Anticipate capacity requirements according to business volumes :
► Unless you know IT Service, how can you translate business volume into IT Service consumption units and then, how can you translate the latter into technical resources units consumed? Knowledge of IT Service gives all information on configurations and resources with finished capacities. That is what we call Service Capacity Management.
Align IT availability on business challenges:
► How to make sure that infrastructures and applications availability is actually aligned on business expectations, unless you are able to identify precisely who contributes to what and when? Knowledge of configurations included in IT Service allows to identify vulnerability points and improvements to make.
Monitor IT resources based on business views?
► How to make a business-oriented supervision unless you have a knowledge of the business deliverables to which IT resources contribute? Today, « business views » are rather an IT department approximate and internal visions. Identifying IT Service enlightens about the real contributions and the constitution of these views.
Calculate an IT Service TCO and measure its profitability?
► How can you consolidate IT costs with an IT approach unless you previously identified them? Knowledge of the configurations included in IT Service brings this aptitude to consolidate costs and also to identify IT Service financial optimization areas.

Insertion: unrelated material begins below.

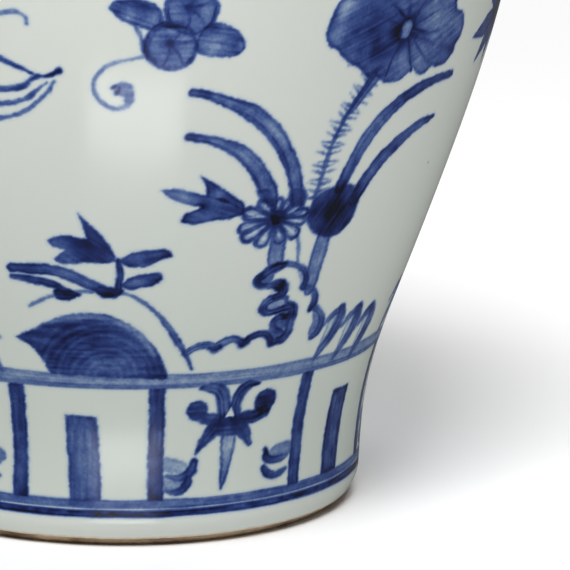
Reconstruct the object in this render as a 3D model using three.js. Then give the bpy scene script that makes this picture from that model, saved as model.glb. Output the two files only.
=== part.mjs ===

Although limited, these examples show to which point operations in all areas, whether operational, tactical or strategic, are led without any end-to-end vision, far from customer vision. This implicitly leads to operations segmented by area of expertise, specific to each silo. So, each silo develops his own approach to carry out its operations, its own maturity level, without any coherence or alignment on the final result.
Business Units witness daily a lack of alignment between the various departments (or silos) and this affects the IT Department which fails to be recognized as a strategic partner able to accompany businesses in their future evolutions.